En tasse, on a un profil plutôt citrique avec des notes d’agrumes/orange pour nos cafés lavés, et pour les autres, un profil plus sucré, crémeux avec des notes de sucre de canne et de caramel. Ah et ma petite fierté… Un score de 84/100 au cupping test de la SCA (Specialty Coffee Association, il s’agit d’un protocole d’évaluation précis et reconnu permettant de noter la qualité globale d’un café. Au-delà de 80, les standards de la SCA estiment qu’il s’agit d’un café de spécialité). 

Enfin, la ferme est certifiée biologique et commerce équitable. 

Le café bio est encore assez rare sur le marché, même dans le café de spécialité, pourquoi d’après toi ?

Je pense qu’il y a plusieurs raisons. Déjà, on le sait, produire bio est loin d’être facile : moins de rendements, des certifications longues et coûteuses à obtenir, il faut mettre en place des mesures compliquées de traçabilité… Et puis les coûts de production augmentent, notamment en terme de main d’oeuvre, puisque nous devons payer des ouvriers pour désherber. Le glyphosate, c’est moins cher ! Les producteurs ne sont donc pas du tout encouragés à passer au bio, surtout lorsqu’on sait que la certification biologique n’est quasiment pas prise en compte dans le prix d’achat du café vert. 

Encore aujourd’hui, le tarif est fixé presque exclusivement en fonction de la note du café. Le problème, c’est que la relation entre café biologique et qualité en tasse n’est pas prouvée. Certains disent que les cafés bios sont meilleurs, mais pour l’instant rien ne permet de l’affirmer scientifiquement. En tout cas, même si les choses commencent à changer avec le café de spécialité, je pense que notre travail en tant que producteur éthique devrait être mieux reconnu et rémunéré.

Qu’est-ce qui te motive, toi, à produire du café biologique en dépit des contraintes ?

Déjà, depuis que mon grand-père a planté son premier caféier, ma famille n’a jamais utilisé d’intrants, seulement de l’engrais biologique.
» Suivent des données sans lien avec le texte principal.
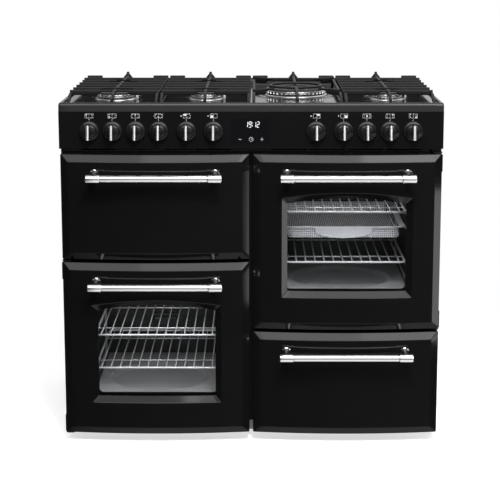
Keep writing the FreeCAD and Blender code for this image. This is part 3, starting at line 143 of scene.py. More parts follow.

Donc ça a toujours été une évidence. Je mets un point d’honneur à prendre soin de la planète, de la santé de ma famille et de tous ceux à qui je vends mon café. En refusant d’utiliser des produits agrochimiques dans notre plantation, nous protégeons les autres et nos terres, alors même si c’est parfois difficile, je trouve que ça vaut le coup. La production de café biologique n’est possible que si on réfléchit en terme de valeurs et non de business car encore une fois, la plupart du temps, elle n’est pas rémunératrice… 

Espérons que les choses changent rapidement ! Pour finir sur une note acidulée, c’est quoi ta routine café ?  

Ce que j’aime boire au quotidien, c’est un blend de nos cafés Pacas et Catuai par voie lavée, préparé en V60 ou en Chemex. C’est clean, sucré (cassonade) et fruité (agrumes) juste comme il faut… C’est vraiment ce que je préfère.